Autres question : en quoi la RGPP a-t-elle modifié le fonctionnement et l'organisation des chambres de métiers ? La RGPP est arrivée à un moment où nous étions déjà en train de réorganiser nous-mêmes notre réseau. La RGPP n'a donc pas été subie, mais elle a accompagné notre réflexion. Les entreprises artisanales étant des entreprises de proximité, elles ont besoin de services de proximité : un boulanger n'a pas les moyens de perdre une journée de travail. Les services qui les accompagnent doivent donc être en totale proximité. Dans la plupart des cas, le département est le bon échelon pour gérer les relations entre les entreprises et les structures qui les accompagnent.

En ce qui concerne la représentation politique des professionnels, l'échelon départemental doit être maintenu, car il y a de fortes solidarités territoriales entre l'élu et les entreprises. En revanche, tout ce qui ne relève pas de ces relations entre l'élu et les entreprises peut être centralisé au niveau régional, voire national. Notre schéma est donc le suivant : au niveau départemental, le lien direct avec les entreprises ; au niveau régional, l'organisation de tout ce qui peut être mutualisé, c'est-à-dire les fonctions support, et les relations avec la région. Il est en effet souhaitable d'avoir un seul interlocuteur au niveau régional pour obtenir un plan régional de développement des entreprises.

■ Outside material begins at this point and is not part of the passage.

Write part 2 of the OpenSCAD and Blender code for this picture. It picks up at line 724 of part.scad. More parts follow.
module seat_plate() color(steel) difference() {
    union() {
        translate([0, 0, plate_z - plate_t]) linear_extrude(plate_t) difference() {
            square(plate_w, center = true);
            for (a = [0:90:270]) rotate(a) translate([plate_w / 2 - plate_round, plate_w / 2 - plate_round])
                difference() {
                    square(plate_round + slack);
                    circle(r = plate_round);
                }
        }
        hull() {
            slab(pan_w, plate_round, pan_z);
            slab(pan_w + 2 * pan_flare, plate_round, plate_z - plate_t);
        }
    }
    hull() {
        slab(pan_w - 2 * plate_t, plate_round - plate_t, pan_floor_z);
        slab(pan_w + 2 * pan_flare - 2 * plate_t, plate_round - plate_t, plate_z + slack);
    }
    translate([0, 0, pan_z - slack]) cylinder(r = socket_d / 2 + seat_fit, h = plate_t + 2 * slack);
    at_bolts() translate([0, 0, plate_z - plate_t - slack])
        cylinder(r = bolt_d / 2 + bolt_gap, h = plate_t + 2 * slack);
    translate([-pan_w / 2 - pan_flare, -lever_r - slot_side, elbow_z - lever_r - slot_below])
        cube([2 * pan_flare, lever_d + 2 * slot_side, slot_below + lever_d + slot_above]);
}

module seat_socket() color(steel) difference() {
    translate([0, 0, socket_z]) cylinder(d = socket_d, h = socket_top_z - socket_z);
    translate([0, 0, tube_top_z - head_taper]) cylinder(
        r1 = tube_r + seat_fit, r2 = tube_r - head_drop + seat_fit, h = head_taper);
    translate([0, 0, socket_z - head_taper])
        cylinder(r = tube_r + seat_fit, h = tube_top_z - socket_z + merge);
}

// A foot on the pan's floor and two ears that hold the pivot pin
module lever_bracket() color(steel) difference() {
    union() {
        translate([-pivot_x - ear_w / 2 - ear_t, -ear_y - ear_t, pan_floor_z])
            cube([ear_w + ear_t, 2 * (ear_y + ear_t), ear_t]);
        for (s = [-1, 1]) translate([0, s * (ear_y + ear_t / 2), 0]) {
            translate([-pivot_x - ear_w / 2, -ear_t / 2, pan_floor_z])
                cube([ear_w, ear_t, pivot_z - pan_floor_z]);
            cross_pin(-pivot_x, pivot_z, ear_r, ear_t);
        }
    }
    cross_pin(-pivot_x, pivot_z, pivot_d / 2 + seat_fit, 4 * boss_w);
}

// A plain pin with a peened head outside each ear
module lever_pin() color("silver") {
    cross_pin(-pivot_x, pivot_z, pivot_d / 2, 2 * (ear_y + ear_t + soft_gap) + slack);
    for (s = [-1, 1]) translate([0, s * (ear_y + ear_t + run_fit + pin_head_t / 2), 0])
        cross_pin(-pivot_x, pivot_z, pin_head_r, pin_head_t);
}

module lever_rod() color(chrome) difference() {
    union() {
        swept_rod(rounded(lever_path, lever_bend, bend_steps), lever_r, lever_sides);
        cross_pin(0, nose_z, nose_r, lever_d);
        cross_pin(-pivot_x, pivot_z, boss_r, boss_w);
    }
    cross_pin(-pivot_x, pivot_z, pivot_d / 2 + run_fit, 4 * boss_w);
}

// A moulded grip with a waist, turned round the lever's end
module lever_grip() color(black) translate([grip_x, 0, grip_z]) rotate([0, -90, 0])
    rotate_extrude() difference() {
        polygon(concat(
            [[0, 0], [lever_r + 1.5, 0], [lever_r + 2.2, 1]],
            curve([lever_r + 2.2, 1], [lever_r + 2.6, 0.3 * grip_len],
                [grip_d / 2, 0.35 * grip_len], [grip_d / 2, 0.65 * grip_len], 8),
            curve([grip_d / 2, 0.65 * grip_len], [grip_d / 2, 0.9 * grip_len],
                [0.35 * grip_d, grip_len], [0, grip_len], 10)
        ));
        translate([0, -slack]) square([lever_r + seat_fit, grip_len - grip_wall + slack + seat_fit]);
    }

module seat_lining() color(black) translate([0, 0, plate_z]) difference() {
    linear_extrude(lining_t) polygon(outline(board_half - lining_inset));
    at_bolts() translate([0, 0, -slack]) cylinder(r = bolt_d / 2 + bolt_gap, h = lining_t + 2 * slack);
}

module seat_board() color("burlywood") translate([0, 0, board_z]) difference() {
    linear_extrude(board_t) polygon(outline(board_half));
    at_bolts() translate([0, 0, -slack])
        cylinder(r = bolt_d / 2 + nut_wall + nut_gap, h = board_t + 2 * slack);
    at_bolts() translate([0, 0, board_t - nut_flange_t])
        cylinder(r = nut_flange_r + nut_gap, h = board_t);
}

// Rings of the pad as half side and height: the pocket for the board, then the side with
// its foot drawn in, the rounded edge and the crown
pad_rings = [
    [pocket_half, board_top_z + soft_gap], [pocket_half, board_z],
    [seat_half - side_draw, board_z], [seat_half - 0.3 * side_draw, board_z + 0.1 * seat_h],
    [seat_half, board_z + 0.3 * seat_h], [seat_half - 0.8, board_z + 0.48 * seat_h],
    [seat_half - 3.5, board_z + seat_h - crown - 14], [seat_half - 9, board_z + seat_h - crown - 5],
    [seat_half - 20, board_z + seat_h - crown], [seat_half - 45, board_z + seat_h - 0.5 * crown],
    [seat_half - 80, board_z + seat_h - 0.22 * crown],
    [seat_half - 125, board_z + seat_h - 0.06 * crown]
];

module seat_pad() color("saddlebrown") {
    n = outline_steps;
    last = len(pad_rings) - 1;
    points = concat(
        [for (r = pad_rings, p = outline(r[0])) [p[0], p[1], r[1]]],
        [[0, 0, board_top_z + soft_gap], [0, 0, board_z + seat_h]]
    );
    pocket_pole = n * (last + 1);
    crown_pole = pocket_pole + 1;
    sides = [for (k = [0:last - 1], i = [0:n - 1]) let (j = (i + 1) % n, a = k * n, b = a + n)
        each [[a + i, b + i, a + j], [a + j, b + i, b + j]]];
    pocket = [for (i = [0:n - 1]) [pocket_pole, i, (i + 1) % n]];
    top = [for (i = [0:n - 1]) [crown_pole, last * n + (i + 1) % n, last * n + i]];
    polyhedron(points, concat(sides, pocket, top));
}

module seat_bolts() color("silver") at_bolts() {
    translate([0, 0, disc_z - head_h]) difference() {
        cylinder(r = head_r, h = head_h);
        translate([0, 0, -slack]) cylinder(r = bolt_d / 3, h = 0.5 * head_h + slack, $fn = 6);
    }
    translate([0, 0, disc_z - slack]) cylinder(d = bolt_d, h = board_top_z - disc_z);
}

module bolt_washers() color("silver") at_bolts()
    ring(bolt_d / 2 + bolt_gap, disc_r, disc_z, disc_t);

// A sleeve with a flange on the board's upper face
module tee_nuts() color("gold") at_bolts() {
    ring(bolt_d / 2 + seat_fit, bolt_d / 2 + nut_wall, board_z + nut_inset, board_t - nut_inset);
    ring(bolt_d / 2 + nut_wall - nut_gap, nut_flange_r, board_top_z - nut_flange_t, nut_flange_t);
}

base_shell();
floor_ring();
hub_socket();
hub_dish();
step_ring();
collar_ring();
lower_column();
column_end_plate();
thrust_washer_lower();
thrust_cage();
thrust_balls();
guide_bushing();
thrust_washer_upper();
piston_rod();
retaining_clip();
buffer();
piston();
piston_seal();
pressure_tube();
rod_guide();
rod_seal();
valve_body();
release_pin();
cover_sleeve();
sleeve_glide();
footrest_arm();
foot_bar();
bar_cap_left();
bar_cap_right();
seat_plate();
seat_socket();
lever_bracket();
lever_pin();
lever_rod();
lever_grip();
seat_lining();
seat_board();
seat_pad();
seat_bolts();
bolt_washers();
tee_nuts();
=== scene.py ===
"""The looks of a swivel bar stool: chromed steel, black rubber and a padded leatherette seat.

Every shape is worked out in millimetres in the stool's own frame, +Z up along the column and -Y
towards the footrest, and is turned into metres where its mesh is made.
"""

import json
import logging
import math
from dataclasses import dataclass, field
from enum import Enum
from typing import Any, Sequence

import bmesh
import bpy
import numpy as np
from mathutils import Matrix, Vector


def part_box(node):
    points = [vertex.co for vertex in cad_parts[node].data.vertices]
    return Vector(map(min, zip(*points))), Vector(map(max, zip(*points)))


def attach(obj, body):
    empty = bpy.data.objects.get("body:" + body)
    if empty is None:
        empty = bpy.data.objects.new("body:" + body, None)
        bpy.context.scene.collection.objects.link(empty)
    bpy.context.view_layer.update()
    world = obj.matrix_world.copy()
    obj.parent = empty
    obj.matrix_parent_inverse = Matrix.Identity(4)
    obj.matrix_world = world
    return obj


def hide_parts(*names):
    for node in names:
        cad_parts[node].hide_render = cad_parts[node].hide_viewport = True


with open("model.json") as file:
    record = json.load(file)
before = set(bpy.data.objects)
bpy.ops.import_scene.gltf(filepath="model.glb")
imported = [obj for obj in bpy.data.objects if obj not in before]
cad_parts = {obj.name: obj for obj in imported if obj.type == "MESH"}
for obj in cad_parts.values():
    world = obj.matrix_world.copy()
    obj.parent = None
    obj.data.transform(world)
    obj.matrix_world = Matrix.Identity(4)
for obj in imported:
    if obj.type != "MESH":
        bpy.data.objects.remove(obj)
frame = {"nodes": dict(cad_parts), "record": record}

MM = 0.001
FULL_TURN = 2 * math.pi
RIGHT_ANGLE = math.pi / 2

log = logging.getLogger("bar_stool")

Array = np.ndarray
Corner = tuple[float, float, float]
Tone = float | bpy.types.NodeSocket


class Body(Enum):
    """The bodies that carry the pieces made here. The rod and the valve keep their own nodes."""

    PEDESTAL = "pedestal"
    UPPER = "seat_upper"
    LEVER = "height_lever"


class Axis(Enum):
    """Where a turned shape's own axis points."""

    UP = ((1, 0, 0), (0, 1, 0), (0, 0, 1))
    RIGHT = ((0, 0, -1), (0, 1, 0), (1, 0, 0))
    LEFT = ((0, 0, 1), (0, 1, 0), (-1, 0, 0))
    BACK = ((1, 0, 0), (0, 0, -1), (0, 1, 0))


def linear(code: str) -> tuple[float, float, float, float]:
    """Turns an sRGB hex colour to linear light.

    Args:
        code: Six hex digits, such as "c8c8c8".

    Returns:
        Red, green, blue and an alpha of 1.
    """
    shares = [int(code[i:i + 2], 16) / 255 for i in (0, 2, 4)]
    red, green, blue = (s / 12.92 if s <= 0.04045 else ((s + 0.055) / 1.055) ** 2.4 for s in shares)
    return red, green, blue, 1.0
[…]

Dès lors que nous avions des structures régionales et départementales, nous nous sommes demandé si nous devions unifier les structures juridiques. Après un large débat, l'assemblée permanente des chambres de métiers a décidé de laisser les chambres régionales et départementales libres de choisir leur statut juridique. Avec deux ans de recul, nous nous félicitons d'avoir choisi cette solution. La Bourgogne et le Nord-Pas-de-Calais ont décidé d'avoir une seule structure juridique. D'autres régions ont fait de même, mais seulement en partie : la majorité des chambres se sont regroupées et seule une minorité est restée indépendante. L'Assemblée générale qui s'est tenue hier et se poursuit aujourd'hui a évoqué le sujet et toutes les régions ont considéré qu'elles progressaient vers la mutualisation, quels que soient les statuts choisis. Pour nous, la RGPP passe par la mutualisation des moyens et pas forcément par la transformation des structures. Ainsi, tous les supports informatiques seront mutualisés d'ici deux ans, ce qui nous permettra de faire des économies substantielles.

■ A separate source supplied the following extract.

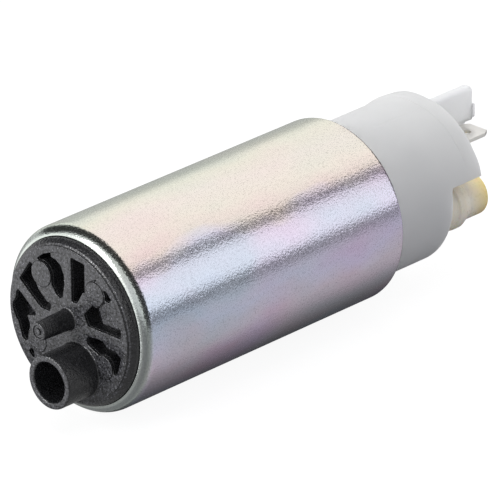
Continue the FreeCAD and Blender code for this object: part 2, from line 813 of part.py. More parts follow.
def magnet_clip(name, angle):
    """Bent steel clip that spreads the two magnets apart."""
    body = new_body(name, magnet_start)
    near = S["clip_inset"]
    far = magnet_length - S["clip_inset"]
    back = seated_radius - S["clip_thickness"]
    leg = seated_radius - S["clip_leg"]
    leg_sweep = S["clip_leg_sweep"]
    spread = half_pitch(1) - S["magnet_sweep"] - leg_sweep / 2
    turned(body, [(back, near), (seated_radius, near), (seated_radius, far), (back, far)], turn=angle,
           sweep=spread)
    for side in (-1, 1):
        turned(body, [(leg, near), (seated_radius, near), (seated_radius, far), (leg, far)],
               turn=angle + side * (spread.number - leg_sweep.number) / 2, sweep=leg_sweep)


def brush_rectangle(sketch, side, clear):
    """The outline of one brush, or of its guide where clear is larger."""
    half = S["brush_width"] / 2 + clear
    low = S["brush_offset"] - S["brush_depth"] / 2 - clear
    high = S["brush_offset"] + S["brush_depth"] / 2 + clear
    if side > 0:
        rectangle(sketch, -half, half, low, high)
    else:
        rectangle(sketch, -half, half, -high, -low)


def outlet_cover():
    """Moulded cover with a low platform, a raised crown and the brush guides inside."""
    body = new_body("outlet_cover", outlet_end)
    seat = cover_seat - outlet_end
    flange = flange_start - outlet_end
    crown = S["crown_height"]
    edge = S["edge_round"]
    turned(body, [(0, flange), (seated_radius, flange), (seated_radius, seat), (neck_radius, seat),
                  (neck_radius, crown - edge), (neck_radius - edge, crown), (0, crown)])
    crown_lead_in(body)
    sketch = across_plane(body, S["platform_height"])
    beyond = S["shell_radius"] + CLEAR
    rectangle(sketch, -beyond, beyond, -beyond, S["crown_cut"])
    sunk(body, sketch, crown)
    cavity = neck_radius - S["neck_wall"]
    turned(body, [(0, flange - CLEAR), (cavity, flange - CLEAR), (cavity, cavity_depth), (0, cavity_depth)],
           cut=True)
    bearing = outlet_bush_start - outlet_end
    turned(body, [(0, bearing), (S["boss_radius"], bearing), (S["boss_radius"], cavity_depth + CLEAR),
                  (0, cavity_depth + CLEAR)])
    brush_guides(body)
    sketch = across_plane(body, bearing)
    circle(sketch, bush_radius + S["fit_gap"])
    sunk(body, sketch, S["bush_length"] + S["fit_gap"])
    relief_boss(body)
    sketch = across_plane(body, cavity_depth - CLEAR, outlet_place)
    circle(sketch, S["spigot_radius"] + S["fit_gap"])
    sunk(body, sketch, S["end_wall"] + CLEAR * 2)
    seal_groove(body, seat)
    terminal_wall(body)
    for side in TERMINALS.values():
        sketch = across_plane(body, S["platform_height"] - S["blade_root"])
        blade_rectangle(sketch, side, S["fit_gap"])
        sunk(body, sketch, crown - S["platform_height"] + S["blade_root"] + CLEAR)


def crown_lead_in(body):
    """Raised band and lead-in taper round the outside of the crown."""
    crown = S["crown_height"]
    inner = neck_radius - S["neck_wall"]
    lead = S["lead_in_start"]
    end = neck_radius - S["lead_in_end"]
    lead_angles = (S["lead_in_low"] + S["lead_in_high"]) / 2
    turned(body, [(inner, lead), (neck_radius + S["lead_in_bulge"], lead), (end, crown), (inner, crown)],
           turn=lead_angles.number, sweep=S["lead_in_high"] - S["lead_in_low"])
    peak = neck_radius + S["band_height"]
    band_angles = (S["lead_in_high"] + S["band_high"]) / 2
    turned(body, [(inner, S["band_start"]), (neck_radius, S["band_start"]), (peak, S["band_peak"]),
                  (peak, crown), (inner, crown)],
           turn=band_angles.number, sweep=S["band_high"] - S["lead_in_high"])


def brush_guides(body):
    """Rectangular guides that let the brushes slide along the axis."""
    start = guide_start - outlet_end
    for side in BRUSH_SIDES.values():
        sketch = across_plane(body, start)
        brush_rectangle(sketch, side, S["slide_gap"] + S["guide_wall"])
        raised(body, sketch, cavity_depth + CLEAR - start)
        sketch = across_plane(body, start)
        brush_rectangle(sketch, side, S["slide_gap"])
        sunk(body, sketch, guide_depth)


def relief_boss(body):
    """Boss on the platform with the relief valve's seat and bore."""
    centre = relief_place
    top = relief_top - outlet_end
    hole = S["relief_hole_radius"]
    seat = cavity_depth + S["relief_seat"]
    bore = S["relief_bore_radius"]
    turned(body, [(0, cavity_depth), (S["relief_boss_radius"], cavity_depth), (S["relief_boss_radius"], top),
                  (0, top)], centre=centre)
    turned(body, [(0, cavity_depth - CLEAR), (hole, cavity_depth - CLEAR), (hole, seat),
                  (bore, seat + bore - hole), (bore, top + CLEAR), (0, top + CLEAR)], centre=centre, cut=True)


def seal_groove(body, seat):
    """Groove for the sealing ring in the cover's flange."""
    half = S["seal_section"] + S["seal_squeeze"]
    floor = inside_radius - S["seal_section"] * 2
    middle = seat - S["seal_back"]
    past = inside_radius + CLEAR
    low = middle - half
    high = middle + half
    turned(body, [(floor, low), (past, low), (past, high), (floor, high)], cut=True)


def terminal_wall(body):
    """Upright wall beside the terminals with its latch bump and foot niche."""
    crown = S["crown_height"]
    left = S["wall_x"] - S["wall_width"] / 2
    right = S["wall_x"] + S["wall_width"] / 2
    tip = crown + S["wall_reach"]
    foot = S["blade_top"] + S["fit_gap"]
    corner = S["wall_corner"]
    sketch = new_sketch(body, "YZ_Plane", (0, 0, left))
    outline(sketch, [(crown - CLEAR, foot), (tip, foot), (tip, S["wall_top"] - corner),
                     (tip - corner, S["wall_top"]), (crown - CLEAR, S["wall_top"])], {2: corner})
    pad = body.newObject("PartDesign::Pad", "Wall")
    pad.Profile = sketch
    bind(pad, "Length", S["wall_width"])
    half = S["bump_height"] / 2
    sketch = across_plane(body, tip - S["bump_depth"])
    rectangle(sketch, left, right, S["bump_z"] - half, S["bump_z"] + half)
    raised(body, sketch, S["bump_depth"] * 2)
    sketch = across_plane(body, tip - S["niche_start"] - S["niche_length"])
    low = foot - S["niche_drop"]
    high = foot + S["niche_height"]
    rectangle(sketch, right - S["niche_depth"], right + CLEAR, low, high)
    sunk(body, sketch, S["niche_length"])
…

Y a-t-il concordance entre la RGPP, les corps consulaires et les structures politiques ? Oui, car nous avons régionalisé toutes les fonctions de compétence régionale et nous avons laissé au niveau départemental ce qui nous semblait lui revenir.

Nous avons également modifié le régime électoral des chambres de métier : auparavant, les chambres de métiers régionales étaient élues au suffrage indirect par les chambres départementales qui désignaient les élus régionaux. Aujourd'hui, les suffrages des artisans départementaux se portent à la fois sur des délégués départementaux et régionaux. Il y a donc une relation directe entre l'artisan départemental et son représentant qu'il envoie siéger dans la chambre régionale mais qu'il élit dans son département. Ce système fonctionne depuis six mois à la satisfaction de tous.

Dans le système politique antérieur, nous assistions à des blocages aussi bien au niveau régional que départemental. Aujourd'hui, nous n'avons aucun blocage dans les 102 chambres départementales, contre 15 à 20 % auparavant, et nous n'avons enregistré qu'un seul blocage dans une des 26 régions : le président a reconnu qu'il ne parviendrait pas à gérer la région, il a démissionné et un de ses collègues a pris la suite. Aujourd'hui, la totalité des régions est en ordre de marche.

Votre question suivante concerne le système d'information Chorus et ses conséquences en matière de délais de paiement des prestataires de l'État. La question des délais de paiement est un peu compliquée : les délais prévus ne sont pas faciles à respecter par les collectivités territoriales et certaines entreprises ne peuvent pas exiger des collectivités qu'elles respectent les délais. Le système actuel n'est donc pas complètement opérant.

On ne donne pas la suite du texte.